## EXERCISE PROMPT
Extract all data as written.

::::::::::

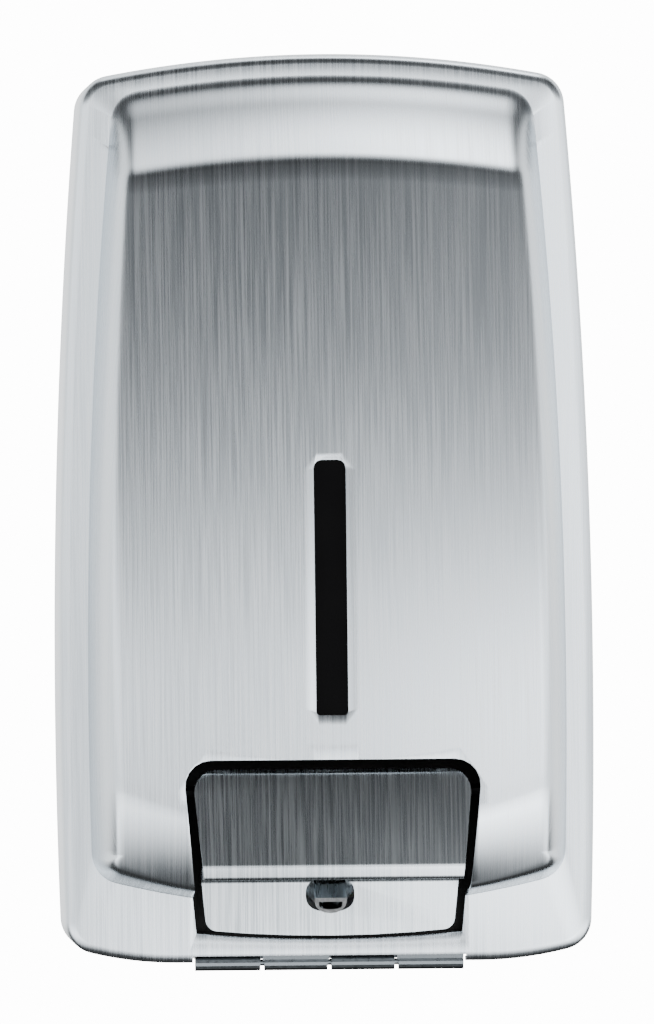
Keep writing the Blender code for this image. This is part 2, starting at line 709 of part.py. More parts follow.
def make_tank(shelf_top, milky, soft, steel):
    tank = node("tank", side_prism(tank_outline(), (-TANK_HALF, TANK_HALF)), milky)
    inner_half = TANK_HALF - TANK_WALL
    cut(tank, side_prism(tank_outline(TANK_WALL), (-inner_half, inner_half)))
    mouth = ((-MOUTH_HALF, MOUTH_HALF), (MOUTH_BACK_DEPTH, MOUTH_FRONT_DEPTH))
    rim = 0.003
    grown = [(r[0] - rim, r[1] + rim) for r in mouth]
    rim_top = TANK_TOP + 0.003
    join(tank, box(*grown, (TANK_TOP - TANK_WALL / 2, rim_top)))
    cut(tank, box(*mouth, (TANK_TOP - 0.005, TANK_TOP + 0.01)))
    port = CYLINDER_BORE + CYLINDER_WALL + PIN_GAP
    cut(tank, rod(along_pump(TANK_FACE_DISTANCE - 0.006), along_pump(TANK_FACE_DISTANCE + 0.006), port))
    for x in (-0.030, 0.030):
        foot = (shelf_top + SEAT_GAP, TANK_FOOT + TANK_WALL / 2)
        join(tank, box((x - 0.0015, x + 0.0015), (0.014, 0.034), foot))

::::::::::

## SOLUTION TO THE PROBLEM
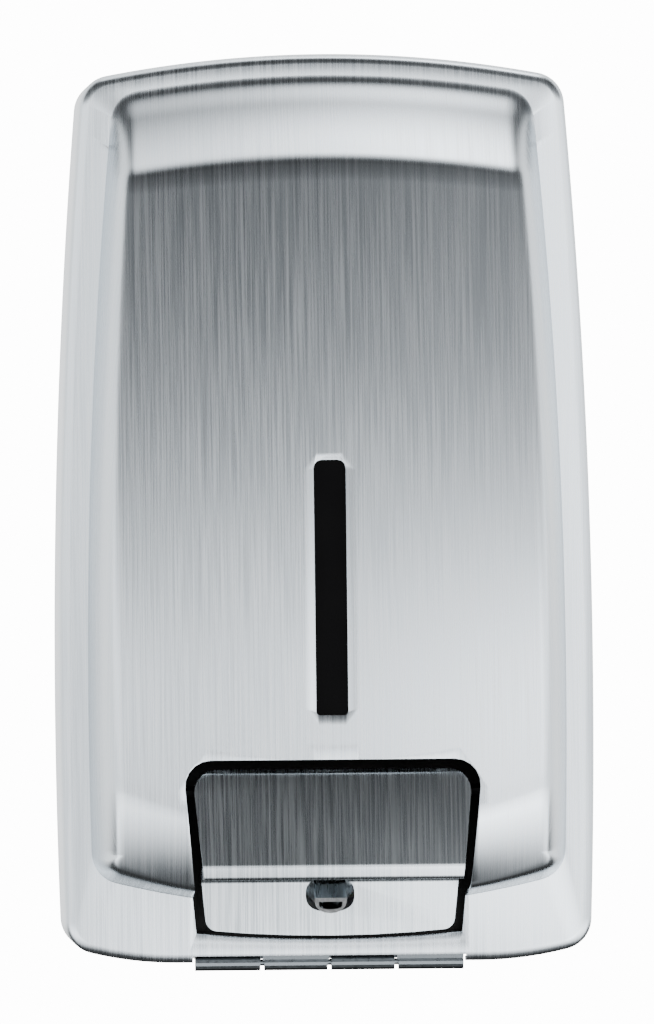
Keep writing the Blender code for this image. This is part 2, starting at line 709 of part.py. More parts follow.
def make_tank(shelf_top, milky, soft, steel):
    tank = node("tank", side_prism(tank_outline(), (-TANK_HALF, TANK_HALF)), milky)
    inner_half = TANK_HALF - TANK_WALL
    cut(tank, side_prism(tank_outline(TANK_WALL), (-inner_half, inner_half)))
    mouth = ((-MOUTH_HALF, MOUTH_HALF), (MOUTH_BACK_DEPTH, MOUTH_FRONT_DEPTH))
    rim = 0.003
    grown = [(r[0] - rim, r[1] + rim) for r in mouth]
    rim_top = TANK_TOP + 0.003
    join(tank, box(*grown, (TANK_TOP - TANK_WALL / 2, rim_top)))
    cut(tank, box(*mouth, (TANK_TOP - 0.005, TANK_TOP + 0.01)))
    port = CYLINDER_BORE + CYLINDER_WALL + PIN_GAP
    cut(tank, rod(along_pump(TANK_FACE_DISTANCE - 0.006), along_pump(TANK_FACE_DISTANCE + 0.006), port))
    for x in (-0.030, 0.030):
        foot = (shelf_top + SEAT_GAP, TANK_FOOT + TANK_WALL / 2)
        join(tank, box((x - 0.0015, x + 0.0015), (0.014, 0.034), foot))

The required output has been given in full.